§ **WHAT THIS TASK INVOLVES**: In the records below, begin at the line containing "add(cups[1], 'charge_port', chargePort(), steel);" and end at the line containing "in imported if"; quote every line in that span exactly, including both boundary lines, and no others.

§ **DATA ENTRIES**:

^^^^^^^^^^^^^^^^

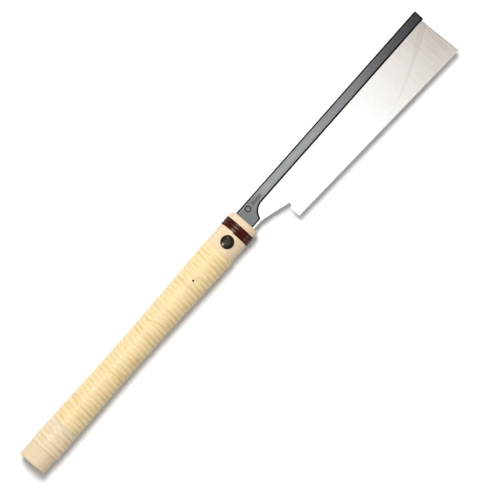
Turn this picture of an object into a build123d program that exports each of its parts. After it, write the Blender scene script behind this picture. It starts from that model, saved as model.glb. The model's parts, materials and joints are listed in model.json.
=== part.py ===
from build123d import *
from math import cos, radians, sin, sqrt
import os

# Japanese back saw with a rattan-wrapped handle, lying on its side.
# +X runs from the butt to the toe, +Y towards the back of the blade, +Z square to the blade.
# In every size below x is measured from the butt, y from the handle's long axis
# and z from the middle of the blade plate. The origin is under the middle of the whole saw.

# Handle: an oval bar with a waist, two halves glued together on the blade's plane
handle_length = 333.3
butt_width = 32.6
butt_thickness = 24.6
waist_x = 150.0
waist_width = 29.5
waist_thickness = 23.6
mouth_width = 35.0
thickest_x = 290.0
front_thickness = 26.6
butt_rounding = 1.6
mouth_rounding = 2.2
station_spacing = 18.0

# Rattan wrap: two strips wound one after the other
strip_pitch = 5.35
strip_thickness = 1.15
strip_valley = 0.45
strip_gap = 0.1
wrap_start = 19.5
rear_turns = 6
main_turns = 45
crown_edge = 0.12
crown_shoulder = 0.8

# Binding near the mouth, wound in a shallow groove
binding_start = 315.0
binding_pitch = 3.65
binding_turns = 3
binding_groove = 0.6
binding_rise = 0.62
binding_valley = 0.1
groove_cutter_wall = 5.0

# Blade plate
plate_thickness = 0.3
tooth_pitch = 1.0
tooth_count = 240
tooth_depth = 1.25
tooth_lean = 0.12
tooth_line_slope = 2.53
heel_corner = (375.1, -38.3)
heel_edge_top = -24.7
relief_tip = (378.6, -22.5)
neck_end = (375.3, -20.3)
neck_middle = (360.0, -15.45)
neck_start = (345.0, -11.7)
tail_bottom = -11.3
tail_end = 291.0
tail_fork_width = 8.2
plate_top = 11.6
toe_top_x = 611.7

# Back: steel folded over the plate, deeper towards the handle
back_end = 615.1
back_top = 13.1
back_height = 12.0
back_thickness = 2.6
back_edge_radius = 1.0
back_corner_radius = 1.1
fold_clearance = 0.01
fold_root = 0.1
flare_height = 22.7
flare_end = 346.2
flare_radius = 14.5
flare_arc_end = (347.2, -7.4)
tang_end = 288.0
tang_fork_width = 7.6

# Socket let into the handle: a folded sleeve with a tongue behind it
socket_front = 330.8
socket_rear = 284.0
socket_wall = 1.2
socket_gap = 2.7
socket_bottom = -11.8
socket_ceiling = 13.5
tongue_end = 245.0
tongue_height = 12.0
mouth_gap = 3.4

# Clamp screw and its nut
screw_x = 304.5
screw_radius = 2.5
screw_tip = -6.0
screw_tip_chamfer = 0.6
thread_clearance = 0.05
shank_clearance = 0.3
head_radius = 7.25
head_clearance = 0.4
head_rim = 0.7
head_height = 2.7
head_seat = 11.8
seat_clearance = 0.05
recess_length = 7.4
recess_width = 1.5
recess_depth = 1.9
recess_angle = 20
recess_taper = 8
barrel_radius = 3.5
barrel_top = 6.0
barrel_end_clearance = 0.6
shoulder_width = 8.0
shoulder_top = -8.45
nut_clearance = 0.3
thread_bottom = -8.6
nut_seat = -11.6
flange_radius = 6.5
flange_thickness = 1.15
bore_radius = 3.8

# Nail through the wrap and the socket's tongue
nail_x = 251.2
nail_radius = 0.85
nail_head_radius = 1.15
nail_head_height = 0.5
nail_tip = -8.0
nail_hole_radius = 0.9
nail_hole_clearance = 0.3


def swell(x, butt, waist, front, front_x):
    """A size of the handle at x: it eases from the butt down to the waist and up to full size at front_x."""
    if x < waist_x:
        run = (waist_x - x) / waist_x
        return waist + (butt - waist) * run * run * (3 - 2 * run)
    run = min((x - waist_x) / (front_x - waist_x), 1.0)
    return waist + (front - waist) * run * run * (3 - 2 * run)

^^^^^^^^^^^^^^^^

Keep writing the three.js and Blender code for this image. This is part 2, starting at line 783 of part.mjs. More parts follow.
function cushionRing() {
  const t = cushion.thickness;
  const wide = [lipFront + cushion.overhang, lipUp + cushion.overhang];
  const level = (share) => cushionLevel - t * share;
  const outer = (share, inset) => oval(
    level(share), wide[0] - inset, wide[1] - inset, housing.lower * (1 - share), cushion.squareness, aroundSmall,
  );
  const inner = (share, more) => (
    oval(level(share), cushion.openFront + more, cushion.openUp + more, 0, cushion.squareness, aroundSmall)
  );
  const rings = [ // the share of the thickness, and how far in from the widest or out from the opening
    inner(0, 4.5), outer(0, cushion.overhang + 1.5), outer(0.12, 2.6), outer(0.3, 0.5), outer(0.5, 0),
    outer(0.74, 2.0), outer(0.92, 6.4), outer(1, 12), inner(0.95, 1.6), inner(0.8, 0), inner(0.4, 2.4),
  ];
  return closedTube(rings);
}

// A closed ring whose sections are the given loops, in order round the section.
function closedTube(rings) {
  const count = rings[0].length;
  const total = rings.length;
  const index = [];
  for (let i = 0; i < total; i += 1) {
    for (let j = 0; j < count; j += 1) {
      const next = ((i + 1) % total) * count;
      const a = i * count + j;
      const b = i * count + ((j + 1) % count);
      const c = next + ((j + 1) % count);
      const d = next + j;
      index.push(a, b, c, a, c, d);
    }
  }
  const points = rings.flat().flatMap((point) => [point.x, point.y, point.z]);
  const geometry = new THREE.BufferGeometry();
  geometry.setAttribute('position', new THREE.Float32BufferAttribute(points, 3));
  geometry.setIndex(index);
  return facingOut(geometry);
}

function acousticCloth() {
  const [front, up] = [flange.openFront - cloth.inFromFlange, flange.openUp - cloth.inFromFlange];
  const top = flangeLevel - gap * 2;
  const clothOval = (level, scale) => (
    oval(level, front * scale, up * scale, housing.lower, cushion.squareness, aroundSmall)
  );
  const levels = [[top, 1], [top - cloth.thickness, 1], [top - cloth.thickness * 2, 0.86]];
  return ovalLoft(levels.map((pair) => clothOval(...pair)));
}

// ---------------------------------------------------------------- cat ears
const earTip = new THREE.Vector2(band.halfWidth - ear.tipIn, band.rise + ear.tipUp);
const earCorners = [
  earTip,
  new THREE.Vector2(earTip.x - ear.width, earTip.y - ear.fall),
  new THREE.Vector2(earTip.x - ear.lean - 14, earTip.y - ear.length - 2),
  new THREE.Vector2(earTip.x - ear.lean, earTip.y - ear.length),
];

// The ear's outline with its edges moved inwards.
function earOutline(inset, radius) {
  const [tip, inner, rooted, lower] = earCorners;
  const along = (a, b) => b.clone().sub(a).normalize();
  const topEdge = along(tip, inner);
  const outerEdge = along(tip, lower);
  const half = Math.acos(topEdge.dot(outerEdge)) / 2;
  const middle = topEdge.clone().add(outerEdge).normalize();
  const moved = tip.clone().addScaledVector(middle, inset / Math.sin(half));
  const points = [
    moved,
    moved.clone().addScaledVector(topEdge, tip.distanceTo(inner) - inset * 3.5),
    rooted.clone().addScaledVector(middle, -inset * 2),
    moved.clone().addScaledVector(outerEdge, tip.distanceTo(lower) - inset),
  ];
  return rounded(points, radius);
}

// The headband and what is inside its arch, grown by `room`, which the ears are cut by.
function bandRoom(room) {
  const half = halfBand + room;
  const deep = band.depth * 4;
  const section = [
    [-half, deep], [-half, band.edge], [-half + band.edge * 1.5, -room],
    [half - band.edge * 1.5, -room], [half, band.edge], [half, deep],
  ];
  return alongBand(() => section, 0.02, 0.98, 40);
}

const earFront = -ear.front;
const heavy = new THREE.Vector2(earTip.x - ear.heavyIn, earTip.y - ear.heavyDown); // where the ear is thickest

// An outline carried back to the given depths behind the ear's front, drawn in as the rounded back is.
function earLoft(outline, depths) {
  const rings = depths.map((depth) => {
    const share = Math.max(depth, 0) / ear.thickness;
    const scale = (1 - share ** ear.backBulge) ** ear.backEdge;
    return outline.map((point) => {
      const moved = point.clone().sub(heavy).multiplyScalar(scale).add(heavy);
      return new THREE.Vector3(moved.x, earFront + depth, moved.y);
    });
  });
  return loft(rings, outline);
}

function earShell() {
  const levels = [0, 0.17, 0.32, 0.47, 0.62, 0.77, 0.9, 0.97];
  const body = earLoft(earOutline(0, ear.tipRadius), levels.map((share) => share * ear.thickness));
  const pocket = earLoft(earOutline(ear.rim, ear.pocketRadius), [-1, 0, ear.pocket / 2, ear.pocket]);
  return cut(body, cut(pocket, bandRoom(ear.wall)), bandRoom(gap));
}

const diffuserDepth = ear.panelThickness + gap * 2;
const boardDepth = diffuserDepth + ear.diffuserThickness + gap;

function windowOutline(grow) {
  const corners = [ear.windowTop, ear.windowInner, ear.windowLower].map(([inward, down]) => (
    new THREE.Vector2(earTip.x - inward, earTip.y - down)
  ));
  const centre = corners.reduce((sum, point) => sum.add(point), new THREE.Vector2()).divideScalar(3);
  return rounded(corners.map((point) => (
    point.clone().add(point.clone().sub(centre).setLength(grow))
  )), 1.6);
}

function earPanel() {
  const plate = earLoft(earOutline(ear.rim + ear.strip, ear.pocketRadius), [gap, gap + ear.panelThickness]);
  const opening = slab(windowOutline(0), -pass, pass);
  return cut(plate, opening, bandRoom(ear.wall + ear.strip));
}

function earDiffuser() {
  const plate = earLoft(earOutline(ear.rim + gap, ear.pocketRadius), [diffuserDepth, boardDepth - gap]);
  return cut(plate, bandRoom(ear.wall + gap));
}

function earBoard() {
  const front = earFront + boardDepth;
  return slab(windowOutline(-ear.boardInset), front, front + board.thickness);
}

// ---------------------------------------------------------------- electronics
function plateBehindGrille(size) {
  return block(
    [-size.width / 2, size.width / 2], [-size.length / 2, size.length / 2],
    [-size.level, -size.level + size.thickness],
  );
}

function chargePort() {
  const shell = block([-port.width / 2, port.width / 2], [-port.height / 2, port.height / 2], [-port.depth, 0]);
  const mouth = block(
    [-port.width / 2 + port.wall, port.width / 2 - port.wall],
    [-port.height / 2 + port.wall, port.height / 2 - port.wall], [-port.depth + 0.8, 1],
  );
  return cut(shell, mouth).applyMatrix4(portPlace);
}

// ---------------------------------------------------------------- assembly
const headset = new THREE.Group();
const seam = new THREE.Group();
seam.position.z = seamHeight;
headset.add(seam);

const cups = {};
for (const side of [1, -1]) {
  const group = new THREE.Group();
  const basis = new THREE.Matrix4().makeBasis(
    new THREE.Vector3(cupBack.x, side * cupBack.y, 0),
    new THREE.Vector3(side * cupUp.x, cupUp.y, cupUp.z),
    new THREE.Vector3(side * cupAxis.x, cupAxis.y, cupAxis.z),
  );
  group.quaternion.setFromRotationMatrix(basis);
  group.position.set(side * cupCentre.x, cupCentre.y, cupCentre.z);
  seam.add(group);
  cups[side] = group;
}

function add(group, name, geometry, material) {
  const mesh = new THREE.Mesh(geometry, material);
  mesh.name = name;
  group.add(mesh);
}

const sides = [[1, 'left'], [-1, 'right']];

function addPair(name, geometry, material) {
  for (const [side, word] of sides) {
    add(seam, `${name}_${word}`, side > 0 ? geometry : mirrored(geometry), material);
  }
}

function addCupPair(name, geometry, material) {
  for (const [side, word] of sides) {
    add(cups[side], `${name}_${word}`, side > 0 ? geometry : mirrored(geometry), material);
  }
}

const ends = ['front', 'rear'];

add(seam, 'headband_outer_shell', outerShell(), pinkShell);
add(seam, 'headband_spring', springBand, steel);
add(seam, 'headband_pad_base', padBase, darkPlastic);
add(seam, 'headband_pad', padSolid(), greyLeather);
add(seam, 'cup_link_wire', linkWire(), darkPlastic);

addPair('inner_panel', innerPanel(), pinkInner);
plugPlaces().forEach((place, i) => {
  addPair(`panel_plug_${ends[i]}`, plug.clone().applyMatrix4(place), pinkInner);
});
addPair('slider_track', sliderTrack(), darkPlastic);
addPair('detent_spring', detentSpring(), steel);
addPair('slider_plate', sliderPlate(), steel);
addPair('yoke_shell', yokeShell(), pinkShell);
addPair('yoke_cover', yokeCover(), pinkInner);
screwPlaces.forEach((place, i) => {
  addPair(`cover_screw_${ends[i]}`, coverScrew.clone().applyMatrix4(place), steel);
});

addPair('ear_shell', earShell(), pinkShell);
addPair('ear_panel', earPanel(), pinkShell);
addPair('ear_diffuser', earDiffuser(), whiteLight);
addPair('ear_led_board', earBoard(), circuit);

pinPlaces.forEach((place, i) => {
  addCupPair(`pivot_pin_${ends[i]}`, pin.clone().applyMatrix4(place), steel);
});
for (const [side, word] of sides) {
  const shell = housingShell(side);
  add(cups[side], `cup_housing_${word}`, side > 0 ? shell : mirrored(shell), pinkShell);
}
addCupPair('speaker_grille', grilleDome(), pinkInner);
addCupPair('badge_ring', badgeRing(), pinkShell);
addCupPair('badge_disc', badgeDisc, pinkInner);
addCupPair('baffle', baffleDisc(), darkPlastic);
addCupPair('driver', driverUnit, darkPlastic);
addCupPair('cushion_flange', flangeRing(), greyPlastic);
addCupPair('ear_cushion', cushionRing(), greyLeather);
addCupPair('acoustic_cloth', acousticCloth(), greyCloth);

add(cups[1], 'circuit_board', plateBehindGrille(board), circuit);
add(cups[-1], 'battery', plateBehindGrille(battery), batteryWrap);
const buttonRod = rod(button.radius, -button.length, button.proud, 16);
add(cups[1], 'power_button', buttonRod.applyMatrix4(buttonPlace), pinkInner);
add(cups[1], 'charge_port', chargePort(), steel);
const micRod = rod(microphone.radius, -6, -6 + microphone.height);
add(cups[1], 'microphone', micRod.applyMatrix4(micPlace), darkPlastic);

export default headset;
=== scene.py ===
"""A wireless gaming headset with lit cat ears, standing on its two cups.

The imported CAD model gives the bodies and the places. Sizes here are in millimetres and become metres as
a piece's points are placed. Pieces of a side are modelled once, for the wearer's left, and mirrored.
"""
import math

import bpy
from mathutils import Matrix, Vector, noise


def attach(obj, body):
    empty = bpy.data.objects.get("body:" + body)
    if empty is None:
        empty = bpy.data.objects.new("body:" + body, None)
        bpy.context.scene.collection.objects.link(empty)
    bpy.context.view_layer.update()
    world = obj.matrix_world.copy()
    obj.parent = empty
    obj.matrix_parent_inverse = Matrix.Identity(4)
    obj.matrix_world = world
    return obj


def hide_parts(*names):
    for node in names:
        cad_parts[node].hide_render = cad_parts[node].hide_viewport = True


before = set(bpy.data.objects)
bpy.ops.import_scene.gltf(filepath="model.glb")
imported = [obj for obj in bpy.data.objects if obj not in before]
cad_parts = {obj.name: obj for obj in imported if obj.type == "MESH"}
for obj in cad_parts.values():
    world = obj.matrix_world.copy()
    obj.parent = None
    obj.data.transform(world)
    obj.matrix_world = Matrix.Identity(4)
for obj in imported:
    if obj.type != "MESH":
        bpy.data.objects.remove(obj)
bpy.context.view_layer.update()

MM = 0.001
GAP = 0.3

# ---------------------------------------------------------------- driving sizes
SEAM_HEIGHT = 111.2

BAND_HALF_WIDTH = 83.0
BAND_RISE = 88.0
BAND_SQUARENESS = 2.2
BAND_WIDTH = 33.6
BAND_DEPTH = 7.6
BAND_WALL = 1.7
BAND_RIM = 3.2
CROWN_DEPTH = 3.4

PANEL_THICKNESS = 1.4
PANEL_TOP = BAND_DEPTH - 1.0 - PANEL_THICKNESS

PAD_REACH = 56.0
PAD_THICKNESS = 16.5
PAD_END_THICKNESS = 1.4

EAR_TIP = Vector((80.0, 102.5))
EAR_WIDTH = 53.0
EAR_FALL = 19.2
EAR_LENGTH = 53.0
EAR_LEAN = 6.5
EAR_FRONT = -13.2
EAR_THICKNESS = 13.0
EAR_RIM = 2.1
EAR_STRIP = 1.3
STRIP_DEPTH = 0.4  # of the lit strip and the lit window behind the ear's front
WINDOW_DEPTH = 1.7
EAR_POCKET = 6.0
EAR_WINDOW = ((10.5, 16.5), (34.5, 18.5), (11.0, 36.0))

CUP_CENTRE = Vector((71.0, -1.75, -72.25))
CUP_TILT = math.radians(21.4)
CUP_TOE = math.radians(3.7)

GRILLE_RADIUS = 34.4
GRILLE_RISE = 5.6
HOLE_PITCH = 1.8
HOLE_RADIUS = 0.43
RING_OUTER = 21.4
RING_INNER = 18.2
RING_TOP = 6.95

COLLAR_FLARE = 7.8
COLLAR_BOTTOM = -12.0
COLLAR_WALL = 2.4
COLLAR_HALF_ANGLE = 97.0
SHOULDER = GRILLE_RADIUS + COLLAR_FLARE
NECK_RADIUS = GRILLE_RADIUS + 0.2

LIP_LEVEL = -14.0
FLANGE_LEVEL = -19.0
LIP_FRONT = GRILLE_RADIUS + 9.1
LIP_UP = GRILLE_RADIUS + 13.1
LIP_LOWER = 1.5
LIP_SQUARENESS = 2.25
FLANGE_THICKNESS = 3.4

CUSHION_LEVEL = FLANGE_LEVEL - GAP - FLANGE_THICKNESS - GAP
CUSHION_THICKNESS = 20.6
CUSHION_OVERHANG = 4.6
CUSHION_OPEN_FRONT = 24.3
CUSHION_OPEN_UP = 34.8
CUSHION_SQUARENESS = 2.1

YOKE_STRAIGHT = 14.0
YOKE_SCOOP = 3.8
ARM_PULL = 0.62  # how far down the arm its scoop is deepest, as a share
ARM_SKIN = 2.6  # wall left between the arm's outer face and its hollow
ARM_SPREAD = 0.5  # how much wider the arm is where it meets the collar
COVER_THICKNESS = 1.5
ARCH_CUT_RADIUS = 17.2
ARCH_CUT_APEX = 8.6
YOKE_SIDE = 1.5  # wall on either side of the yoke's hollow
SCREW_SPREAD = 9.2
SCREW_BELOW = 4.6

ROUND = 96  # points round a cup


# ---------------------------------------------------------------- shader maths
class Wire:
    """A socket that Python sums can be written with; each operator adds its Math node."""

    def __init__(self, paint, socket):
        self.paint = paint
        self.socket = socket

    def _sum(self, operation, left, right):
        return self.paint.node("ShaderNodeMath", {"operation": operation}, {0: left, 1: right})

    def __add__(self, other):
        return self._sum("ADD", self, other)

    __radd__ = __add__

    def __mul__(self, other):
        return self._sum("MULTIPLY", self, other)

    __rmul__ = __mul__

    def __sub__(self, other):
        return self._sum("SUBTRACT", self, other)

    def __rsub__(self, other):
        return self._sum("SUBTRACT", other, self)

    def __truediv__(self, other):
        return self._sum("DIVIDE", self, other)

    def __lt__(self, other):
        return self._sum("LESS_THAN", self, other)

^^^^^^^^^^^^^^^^

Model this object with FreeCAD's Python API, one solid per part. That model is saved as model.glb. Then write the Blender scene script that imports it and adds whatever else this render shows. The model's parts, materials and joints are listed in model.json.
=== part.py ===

^^^^^^^^^^^^^^^^

§ **RESPONSE TO THE EXERCISE**:
add(cups[1], 'charge_port', chargePort(), steel);
const micRod = rod(microphone.radius, -6, -6 + microphone.height);
add(cups[1], 'microphone', micRod.applyMatrix4(micPlace), darkPlastic);

export default headset;
=== scene.py ===
"""A wireless gaming headset with lit cat ears, standing on its two cups.

The imported CAD model gives the bodies and the places. Sizes here are in millimetres and become metres as
a piece's points are placed. Pieces of a side are modelled once, for the wearer's left, and mirrored.
"""
import math

import bpy
from mathutils import Matrix, Vector, noise


def attach(obj, body):
    empty = bpy.data.objects.get("body:" + body)
    if empty is None:
        empty = bpy.data.objects.new("body:" + body, None)
        bpy.context.scene.collection.objects.link(empty)
    bpy.context.view_layer.update()
    world = obj.matrix_world.copy()
    obj.parent = empty
    obj.matrix_parent_inverse = Matrix.Identity(4)
    obj.matrix_world = world
    return obj


def hide_parts(*names):
    for node in names:
        cad_parts[node].hide_render = cad_parts[node].hide_viewport = True


before = set(bpy.data.objects)
bpy.ops.import_scene.gltf(filepath="model.glb")
imported = [obj for obj in bpy.data.objects if obj not in before]
cad_parts = {obj.name: obj for obj in imported if obj.type == "MESH"}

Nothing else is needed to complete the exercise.